Platform-as-a-Service Security Issues PaaS provides a ready-to-use platform, including OS that runs on vendorprovided infrastructure. As the infrastructure is of the CSP, various security challenges of the focused architecture are caused mainly by the spread of the user objects over the hosts of the cloud. Stringently allowing access of objects to the resources and defending the objects against malicious or corrupt providers reasonably reduce possible risks. Network access and service measurement bring together concerns about secure communications and access control. Well-known practices, object scale enforcement of authorization, and undeniable traceability methods may alleviate the concerns. Apart from the aforementioned problems, user privacy must be protected in a public, shared cloud. Therefore, proposed solutions must be privacy aware. Service continuity is another concern for many enterprises that consider cloud adoption. Accordingly, fault-tolerant reliable
systems are required.
Audit and Compliance It is a widely known fact that data protection and regulatory compliance are among the top security concerns for chief information officers (CIOs) of any organization. According to the Pew Internet and American Life Project, an overwhelming majority of users of cloud computing services expressed serious concern about the possibility of a service provider disclosing their data to others. Ninety percent of cloud application users said that they would be very concerned if the company at which their data were stored sold them to another party. A survey conducted by many firms expressed the view that security is the biggest challenge for the cloud computing model. Stakeholders, therefore, increasingly feel the need to prevent data breaches. In recent months, many newspaper articles have revealed data leaks in sensitive areas such as the financial and governmental domains and web community. One of the missions of the data protection authorities is to
prevent the socalled Big Brother phenomenon, which refers to a scenario whereby a public authority processes personal data without adequate privacy protection. In such a situation, end users may view the cloud as a vehicle for drifting into a totalitarian surveillance society. The specificities of cloud computing, therefore, make the data protection incentive even greater. For example, the cloud provider should provide encryption to protect the stored personal data against unauthorized access, copy, leakage, or processing. In a cloud environment, companies have no control over their data, which, being entrusted to third-party application service providers in the cloud, could now reside anywhere in the world. Nor will a company know in which country its data reside at any given point in time. This is a central issue of cloud computing that conflicts with the EU requirements whereby a company must at all times know where the personal data in its possession are being transferred to.

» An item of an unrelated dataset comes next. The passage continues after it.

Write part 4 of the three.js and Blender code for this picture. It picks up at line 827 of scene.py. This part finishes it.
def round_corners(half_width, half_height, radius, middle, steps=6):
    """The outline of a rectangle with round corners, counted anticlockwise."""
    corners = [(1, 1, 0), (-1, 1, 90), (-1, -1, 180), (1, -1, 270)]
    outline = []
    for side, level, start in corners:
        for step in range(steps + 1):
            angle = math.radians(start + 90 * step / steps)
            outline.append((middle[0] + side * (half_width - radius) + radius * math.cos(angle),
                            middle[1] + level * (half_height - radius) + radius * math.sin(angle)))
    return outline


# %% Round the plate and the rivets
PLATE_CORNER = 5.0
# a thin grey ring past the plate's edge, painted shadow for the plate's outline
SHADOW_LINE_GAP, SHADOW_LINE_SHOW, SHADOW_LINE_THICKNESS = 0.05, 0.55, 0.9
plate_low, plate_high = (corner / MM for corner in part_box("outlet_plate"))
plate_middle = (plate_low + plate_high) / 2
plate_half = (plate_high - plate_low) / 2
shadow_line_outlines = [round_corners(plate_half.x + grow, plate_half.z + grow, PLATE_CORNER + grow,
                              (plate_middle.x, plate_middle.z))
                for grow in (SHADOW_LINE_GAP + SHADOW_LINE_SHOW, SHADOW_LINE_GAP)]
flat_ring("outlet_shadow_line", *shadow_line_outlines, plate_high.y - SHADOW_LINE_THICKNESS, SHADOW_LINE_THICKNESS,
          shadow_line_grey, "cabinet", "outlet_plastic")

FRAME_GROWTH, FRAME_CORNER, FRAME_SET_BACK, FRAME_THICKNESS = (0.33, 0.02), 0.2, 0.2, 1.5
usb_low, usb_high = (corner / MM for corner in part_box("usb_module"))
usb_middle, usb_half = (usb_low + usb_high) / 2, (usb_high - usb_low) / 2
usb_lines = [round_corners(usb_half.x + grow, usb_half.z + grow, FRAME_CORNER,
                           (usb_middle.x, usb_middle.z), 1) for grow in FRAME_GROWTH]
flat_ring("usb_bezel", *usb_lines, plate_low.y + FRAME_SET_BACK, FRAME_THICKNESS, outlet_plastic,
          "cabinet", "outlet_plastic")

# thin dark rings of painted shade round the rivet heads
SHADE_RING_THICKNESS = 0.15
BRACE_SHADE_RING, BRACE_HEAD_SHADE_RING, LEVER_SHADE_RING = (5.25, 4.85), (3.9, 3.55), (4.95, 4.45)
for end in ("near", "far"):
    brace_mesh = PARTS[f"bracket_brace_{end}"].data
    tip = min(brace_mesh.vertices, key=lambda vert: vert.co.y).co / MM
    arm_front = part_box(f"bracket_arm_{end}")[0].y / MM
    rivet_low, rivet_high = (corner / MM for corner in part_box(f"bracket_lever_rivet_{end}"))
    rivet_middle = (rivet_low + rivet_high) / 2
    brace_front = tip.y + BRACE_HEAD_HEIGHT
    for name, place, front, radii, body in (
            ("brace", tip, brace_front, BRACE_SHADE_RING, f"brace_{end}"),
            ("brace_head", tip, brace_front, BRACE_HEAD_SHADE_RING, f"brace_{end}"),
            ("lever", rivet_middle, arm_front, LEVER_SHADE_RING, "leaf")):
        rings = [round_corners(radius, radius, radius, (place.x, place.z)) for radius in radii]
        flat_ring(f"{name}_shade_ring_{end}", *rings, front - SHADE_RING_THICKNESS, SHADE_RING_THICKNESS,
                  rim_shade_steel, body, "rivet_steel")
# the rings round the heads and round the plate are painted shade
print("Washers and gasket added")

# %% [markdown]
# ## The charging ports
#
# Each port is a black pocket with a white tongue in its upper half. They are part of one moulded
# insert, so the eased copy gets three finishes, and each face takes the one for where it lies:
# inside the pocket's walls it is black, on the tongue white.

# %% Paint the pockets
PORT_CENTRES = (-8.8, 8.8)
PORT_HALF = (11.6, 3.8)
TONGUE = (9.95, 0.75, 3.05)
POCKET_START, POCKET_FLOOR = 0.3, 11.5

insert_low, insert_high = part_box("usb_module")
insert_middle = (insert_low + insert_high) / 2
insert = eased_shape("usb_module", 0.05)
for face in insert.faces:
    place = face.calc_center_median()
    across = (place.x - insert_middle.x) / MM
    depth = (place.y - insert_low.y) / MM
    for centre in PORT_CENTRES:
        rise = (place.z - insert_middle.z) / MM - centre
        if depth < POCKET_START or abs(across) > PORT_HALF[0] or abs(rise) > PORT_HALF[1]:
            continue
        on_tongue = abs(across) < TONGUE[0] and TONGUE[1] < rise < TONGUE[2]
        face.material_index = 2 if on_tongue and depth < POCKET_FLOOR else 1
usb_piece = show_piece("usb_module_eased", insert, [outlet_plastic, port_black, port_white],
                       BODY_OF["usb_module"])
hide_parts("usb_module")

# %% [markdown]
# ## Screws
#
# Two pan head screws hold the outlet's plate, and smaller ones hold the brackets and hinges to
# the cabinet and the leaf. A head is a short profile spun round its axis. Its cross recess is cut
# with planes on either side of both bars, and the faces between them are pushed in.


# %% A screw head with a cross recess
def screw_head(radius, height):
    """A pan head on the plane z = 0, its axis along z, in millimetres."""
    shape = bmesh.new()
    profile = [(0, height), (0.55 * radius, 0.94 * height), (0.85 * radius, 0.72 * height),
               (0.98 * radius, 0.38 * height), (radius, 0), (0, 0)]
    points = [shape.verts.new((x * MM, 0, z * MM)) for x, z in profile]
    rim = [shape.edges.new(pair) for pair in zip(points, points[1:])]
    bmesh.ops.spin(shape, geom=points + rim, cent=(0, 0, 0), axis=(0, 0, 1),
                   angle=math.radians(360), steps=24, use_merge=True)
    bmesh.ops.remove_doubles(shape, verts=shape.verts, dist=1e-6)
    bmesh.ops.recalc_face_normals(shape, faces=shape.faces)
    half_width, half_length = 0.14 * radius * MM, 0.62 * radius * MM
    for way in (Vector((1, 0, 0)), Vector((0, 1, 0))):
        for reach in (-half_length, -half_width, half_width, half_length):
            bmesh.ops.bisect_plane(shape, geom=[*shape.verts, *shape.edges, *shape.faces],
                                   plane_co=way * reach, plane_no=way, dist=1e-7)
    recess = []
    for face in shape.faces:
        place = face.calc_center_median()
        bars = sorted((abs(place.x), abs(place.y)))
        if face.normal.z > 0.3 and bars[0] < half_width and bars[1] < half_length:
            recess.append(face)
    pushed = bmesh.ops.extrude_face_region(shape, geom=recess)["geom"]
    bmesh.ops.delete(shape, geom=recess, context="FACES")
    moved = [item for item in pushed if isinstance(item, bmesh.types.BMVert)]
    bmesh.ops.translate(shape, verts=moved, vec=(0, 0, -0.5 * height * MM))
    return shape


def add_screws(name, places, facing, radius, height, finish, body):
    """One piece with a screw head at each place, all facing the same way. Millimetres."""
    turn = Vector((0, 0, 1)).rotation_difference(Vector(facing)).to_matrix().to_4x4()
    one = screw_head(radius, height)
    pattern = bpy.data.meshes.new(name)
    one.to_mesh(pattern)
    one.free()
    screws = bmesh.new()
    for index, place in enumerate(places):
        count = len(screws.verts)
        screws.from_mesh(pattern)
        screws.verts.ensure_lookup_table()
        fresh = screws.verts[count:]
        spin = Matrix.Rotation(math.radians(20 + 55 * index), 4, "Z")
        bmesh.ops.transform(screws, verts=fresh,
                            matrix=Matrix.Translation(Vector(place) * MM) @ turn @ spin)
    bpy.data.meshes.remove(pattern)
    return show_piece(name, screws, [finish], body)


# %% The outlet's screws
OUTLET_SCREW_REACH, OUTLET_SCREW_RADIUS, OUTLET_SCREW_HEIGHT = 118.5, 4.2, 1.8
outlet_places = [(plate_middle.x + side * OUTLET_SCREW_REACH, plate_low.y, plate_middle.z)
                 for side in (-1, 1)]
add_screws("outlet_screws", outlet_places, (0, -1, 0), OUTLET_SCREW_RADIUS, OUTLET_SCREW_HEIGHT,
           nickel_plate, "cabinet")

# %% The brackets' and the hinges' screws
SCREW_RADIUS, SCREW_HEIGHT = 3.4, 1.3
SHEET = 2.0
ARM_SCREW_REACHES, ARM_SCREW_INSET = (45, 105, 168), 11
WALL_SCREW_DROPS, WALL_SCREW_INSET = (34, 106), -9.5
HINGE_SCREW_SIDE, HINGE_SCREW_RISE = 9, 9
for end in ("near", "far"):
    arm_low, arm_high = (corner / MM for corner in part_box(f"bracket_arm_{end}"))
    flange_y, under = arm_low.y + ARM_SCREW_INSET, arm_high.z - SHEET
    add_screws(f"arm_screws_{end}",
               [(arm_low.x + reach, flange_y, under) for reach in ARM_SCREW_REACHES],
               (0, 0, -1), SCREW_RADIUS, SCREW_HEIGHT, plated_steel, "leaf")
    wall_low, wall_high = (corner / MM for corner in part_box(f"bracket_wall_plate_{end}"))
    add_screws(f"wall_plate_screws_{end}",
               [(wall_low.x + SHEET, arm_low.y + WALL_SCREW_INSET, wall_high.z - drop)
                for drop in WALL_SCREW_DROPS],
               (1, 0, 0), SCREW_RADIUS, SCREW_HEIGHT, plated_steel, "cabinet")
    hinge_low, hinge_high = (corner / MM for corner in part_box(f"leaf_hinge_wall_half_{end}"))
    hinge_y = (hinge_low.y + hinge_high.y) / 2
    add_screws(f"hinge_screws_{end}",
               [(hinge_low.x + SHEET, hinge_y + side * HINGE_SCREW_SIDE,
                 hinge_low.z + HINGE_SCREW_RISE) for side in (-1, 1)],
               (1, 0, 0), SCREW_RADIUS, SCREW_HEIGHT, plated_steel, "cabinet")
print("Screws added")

Cloud computing thus poses special problems for multinationals with specific EU customers.
- Disaster Recovery Simple data backup as well as more comprehensive disaster recovery and business continuity planning is an essential part of business and personal life. Backup as a Service and Disaster Recovery as a Service is now available online through the cloud for every level of user, from personal, small business to large enterprise data storage and retrieval, either publicly through the Internet or via more secure dedicated access methods. As a result, traditional methods are becoming obsolete. A few of the advantages include the following: • No huge upfront costs for capital investment or infrastructure management or black boxes. • Backups are physically stored in a different location from the original source of your data. • Remote backup does not require user intervention or periodic manual backups. • Unlimited data retention. You can get as much or as little data storage space as you need. • Backups are automatic and smart. They occur continuously and
efficiently back up your files only as the data change.
- Privacy and Integrity The promise to deliver IT as a service is addressed to a large range of consumers, from small- and medium-sized enterprises (SMEs) and public administrations to end users. Users are creating an ever-growing quantity of personal data. This expanding quantity of personal data will drive demand for cloud services, particularly if cloud computing delivers on the promises of lower costs for customers and the emergence of new business models for providers. Among the main privacy challenges for cloud computing are as follows. Complexity of risk assessment in a cloud environment: The complexity of cloud services introduces a number of unknown parameters. Service providers and consumers are cautious about offering guarantees for compliance-ready services and adopting the services. With service providers promoting a simple way to flow personal data irrespective of national boundaries, a real challenge arises in terms of checking the data processing life
cycle and its compliance with legal frameworks. To address the issues like stakeholders’ roles and responsibilities, data replication, and legal issues compliance, the Madrid Resolution states that every responsible person shall have transparent policies with regard to the processing of personal data. Stakeholders need to specify requirements for cloud computing that meet the expected level of security and privacy. In Europe, the European Network and Information Security Agency (ENISA) provides recommendations to facilitate the understanding of the shift in the balance of responsibility and accountability for key functions such as governance and control over data and IT operations and compliance with laws and regulations. Emergence of new business models and their implications for consumer privacy: A report by the Federal Trade Commission (FTC) on Protecting consumer privacy in an era of rapid change analyzes the implications for consumer privacy of technological advances in the IT
sphere. According to the FTC, users are able to collect, store, manipulate, and share vast amounts of consumer data for very little cost.